[Entries with model source code]
━━━━━━━━━━━━━━━━

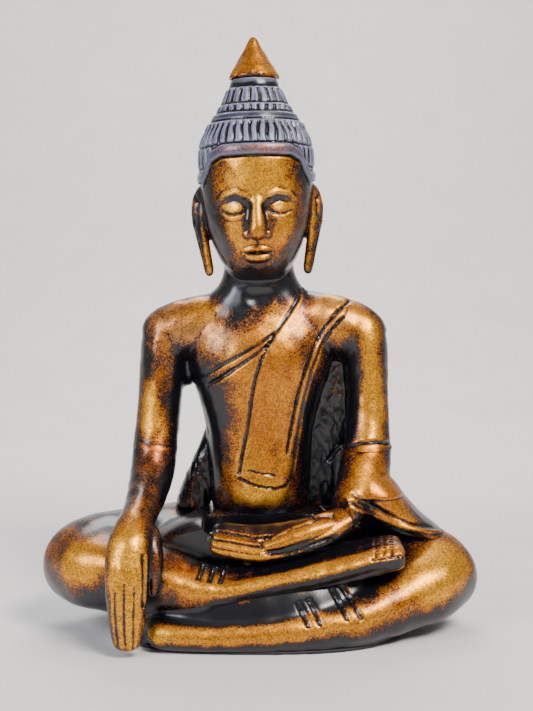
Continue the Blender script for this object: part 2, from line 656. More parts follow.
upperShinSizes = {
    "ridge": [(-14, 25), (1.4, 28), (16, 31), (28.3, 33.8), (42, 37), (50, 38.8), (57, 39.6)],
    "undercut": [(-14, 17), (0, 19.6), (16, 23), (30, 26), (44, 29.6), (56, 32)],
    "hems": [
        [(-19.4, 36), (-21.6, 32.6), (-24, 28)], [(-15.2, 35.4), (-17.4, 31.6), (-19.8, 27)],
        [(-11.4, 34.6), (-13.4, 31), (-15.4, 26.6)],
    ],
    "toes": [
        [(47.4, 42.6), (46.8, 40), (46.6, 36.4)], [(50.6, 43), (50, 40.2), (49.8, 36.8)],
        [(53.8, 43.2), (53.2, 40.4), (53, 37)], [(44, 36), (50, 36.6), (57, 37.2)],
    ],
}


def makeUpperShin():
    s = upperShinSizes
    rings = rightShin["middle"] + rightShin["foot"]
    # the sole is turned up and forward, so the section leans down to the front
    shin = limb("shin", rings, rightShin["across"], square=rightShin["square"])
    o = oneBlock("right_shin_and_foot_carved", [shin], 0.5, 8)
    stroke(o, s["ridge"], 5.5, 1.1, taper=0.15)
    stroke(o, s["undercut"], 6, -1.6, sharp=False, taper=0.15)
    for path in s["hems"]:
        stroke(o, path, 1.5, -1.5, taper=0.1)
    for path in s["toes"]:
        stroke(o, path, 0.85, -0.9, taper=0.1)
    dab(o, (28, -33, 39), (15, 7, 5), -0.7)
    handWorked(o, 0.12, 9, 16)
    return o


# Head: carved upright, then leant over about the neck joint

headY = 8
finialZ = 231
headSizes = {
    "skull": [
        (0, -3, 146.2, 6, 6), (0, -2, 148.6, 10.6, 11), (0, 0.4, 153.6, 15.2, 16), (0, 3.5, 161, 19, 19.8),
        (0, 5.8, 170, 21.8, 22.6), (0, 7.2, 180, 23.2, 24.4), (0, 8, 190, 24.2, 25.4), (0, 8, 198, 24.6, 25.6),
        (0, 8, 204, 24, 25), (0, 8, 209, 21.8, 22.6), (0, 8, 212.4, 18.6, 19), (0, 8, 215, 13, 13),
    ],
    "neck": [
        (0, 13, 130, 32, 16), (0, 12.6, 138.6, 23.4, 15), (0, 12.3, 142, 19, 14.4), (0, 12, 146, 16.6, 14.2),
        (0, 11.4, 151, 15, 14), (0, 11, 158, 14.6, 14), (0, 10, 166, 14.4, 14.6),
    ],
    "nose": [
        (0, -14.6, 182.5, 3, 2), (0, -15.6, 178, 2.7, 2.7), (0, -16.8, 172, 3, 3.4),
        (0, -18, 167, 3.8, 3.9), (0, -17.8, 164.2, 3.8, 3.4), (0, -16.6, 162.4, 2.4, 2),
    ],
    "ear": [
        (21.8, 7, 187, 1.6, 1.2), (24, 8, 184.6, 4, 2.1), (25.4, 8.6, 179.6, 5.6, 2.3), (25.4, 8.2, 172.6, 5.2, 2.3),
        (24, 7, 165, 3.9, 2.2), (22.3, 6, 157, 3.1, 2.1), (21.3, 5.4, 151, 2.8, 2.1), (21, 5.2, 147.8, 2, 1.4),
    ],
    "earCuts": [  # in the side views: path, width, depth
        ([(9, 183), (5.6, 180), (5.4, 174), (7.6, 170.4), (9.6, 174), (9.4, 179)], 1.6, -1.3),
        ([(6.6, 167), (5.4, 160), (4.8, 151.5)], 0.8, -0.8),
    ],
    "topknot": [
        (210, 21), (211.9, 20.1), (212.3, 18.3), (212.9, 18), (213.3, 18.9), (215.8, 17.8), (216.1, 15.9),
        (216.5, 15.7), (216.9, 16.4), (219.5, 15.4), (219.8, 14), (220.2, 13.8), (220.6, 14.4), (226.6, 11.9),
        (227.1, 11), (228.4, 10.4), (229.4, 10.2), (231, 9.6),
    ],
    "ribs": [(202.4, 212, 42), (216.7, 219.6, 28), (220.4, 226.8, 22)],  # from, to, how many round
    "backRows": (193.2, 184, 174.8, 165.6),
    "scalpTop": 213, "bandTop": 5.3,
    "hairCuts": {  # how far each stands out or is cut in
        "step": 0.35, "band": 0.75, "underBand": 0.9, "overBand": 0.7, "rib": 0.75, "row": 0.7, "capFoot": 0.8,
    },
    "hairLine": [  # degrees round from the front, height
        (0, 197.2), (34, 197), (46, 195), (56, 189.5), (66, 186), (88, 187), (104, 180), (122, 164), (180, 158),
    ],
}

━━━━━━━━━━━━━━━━

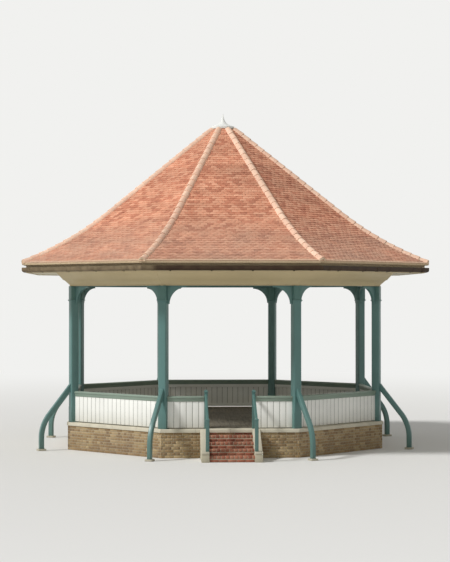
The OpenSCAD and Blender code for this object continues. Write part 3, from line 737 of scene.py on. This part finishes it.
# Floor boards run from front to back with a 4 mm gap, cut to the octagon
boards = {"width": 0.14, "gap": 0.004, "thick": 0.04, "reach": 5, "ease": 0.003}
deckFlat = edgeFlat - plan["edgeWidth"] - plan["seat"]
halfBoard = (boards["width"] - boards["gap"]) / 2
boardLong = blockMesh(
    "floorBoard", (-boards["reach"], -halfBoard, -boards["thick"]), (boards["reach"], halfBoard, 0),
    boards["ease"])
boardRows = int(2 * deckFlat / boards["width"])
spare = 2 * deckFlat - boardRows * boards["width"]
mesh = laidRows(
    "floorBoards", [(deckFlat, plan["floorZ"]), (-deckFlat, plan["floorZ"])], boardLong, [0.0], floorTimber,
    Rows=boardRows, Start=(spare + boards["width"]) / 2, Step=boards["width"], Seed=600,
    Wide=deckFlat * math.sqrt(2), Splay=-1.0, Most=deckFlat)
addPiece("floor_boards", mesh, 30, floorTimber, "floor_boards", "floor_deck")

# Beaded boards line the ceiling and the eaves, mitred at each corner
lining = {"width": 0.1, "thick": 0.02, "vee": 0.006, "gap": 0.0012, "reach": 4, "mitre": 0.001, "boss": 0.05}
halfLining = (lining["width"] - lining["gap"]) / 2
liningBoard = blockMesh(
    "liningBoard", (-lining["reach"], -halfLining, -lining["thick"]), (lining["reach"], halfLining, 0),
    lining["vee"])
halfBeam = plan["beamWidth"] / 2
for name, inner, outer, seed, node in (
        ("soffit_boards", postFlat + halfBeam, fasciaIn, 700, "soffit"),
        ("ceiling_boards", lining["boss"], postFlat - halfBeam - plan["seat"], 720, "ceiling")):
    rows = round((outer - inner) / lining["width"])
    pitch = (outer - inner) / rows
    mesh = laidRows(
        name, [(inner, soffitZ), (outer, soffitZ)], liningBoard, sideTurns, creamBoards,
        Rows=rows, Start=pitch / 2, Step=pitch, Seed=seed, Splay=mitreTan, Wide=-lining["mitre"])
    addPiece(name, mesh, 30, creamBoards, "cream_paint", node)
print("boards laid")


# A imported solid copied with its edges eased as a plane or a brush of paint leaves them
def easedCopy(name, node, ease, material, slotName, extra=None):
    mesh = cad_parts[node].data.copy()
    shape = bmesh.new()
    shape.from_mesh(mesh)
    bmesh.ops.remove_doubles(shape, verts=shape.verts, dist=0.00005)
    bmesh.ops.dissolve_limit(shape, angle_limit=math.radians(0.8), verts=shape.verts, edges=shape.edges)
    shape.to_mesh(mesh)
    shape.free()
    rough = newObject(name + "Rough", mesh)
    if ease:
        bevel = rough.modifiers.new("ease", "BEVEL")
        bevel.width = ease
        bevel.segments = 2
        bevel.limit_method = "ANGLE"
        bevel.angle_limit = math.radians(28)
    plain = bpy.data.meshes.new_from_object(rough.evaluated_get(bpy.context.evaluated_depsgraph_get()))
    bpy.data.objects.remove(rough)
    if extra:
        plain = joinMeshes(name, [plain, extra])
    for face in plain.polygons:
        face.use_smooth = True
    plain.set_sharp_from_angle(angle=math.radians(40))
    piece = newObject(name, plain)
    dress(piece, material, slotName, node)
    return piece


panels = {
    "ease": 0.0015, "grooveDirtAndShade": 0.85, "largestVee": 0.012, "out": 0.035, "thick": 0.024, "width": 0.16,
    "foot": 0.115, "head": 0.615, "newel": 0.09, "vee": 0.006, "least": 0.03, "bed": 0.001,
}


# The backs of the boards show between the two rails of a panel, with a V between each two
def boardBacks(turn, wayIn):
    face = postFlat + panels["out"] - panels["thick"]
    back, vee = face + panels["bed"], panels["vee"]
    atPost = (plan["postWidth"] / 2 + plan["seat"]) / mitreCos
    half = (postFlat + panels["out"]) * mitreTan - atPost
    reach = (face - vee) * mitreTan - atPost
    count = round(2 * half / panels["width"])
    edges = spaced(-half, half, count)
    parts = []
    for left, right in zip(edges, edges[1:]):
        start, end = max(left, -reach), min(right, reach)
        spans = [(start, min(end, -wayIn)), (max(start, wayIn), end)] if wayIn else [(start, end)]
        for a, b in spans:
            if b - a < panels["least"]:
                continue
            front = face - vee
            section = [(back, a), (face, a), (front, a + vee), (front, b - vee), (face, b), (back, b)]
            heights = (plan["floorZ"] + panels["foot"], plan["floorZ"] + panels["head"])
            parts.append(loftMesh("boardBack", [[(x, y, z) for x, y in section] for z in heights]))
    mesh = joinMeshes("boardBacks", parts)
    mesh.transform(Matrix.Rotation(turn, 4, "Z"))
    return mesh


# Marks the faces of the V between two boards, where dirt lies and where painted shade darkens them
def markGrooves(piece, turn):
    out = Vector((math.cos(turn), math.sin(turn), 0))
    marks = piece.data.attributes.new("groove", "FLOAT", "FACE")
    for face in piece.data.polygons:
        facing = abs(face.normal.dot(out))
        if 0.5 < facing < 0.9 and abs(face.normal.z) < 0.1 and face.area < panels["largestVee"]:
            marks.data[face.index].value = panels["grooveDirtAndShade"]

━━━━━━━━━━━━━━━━

Check every line in the material above for the string "this", then give only the number of lines that have it.

2